The Good Stuff: Yurikuma was a lot, but I loved it—almost unexpectedly so. It plays around with genre and with expectations, and ends up diving deep into themes of prejudice and exclusion. I appreciated how it both used aspects of its world as abstract metaphors for exclusionary forces like homophobia, but also had legitimate queer characters and love stories within the text. It’s visually stunning, full of good good meta commentary on the way we tell stories and the way we divide society up in arbitrary ways, and in the end quite moving.

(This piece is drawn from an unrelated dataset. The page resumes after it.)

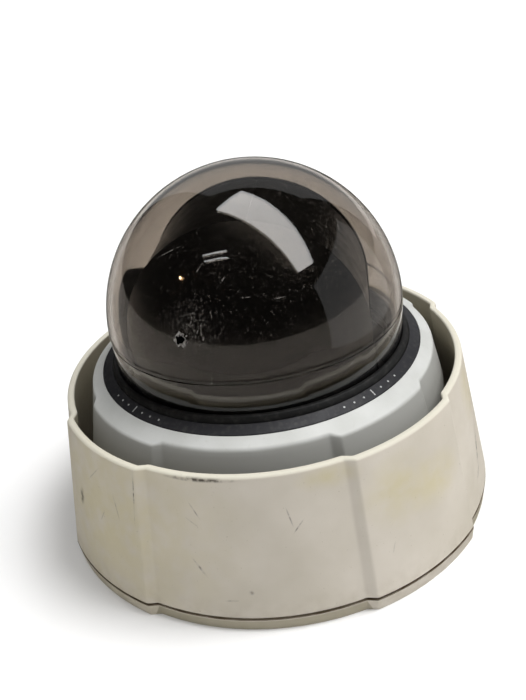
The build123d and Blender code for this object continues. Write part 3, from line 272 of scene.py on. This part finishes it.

Caveats and content warnings: oh boy. Well. As a critique of (among other things) how female sexuality is policed, Yurikuma is chock full of images and depictions of female sexuality, some more tasteful than others. It’s sometimes difficult to tell where the artistic point ends and the leering gaze of the camera begins, and I think everyone’s personal distinction of that will be quite different. I was in the odd position where the context of the nude or erotic-toned scenes was often so abstract and baffling that I was too busy being confused to take the time to be offended or confronted. But there are some more blatant parts that carry allegorical tones of sexual violence, which, while nothing literal is happening, are quite shocking to watch.
This is also a show that requires some prior knowledge. Knowing that this was from the same director as Revolutionary Girl Utena, for example, allowed me to view the unfolding bizarreness in a different way: that is, with the knowledge that “okay, he’s trying to say something to me with all this”. Knowledge of the tropes and conventions of yuri and Class S is also essential, since so much of the show involves taking them apart. Had I not done all the research that led up to my Flip Flappers article last year, much of the show’s entire point would have gone over my head with a little whooshing sound.
Basically, if artsy, abstract, symbolism-heavy stories that rely on intertextual knowledge and like to throw images of nude women at you aren’t normally your thing, give this one a miss.
A Place Further than the Universe was something else. I honestly am amazed at just how much I both enjoyed and cried continuously when watching that show.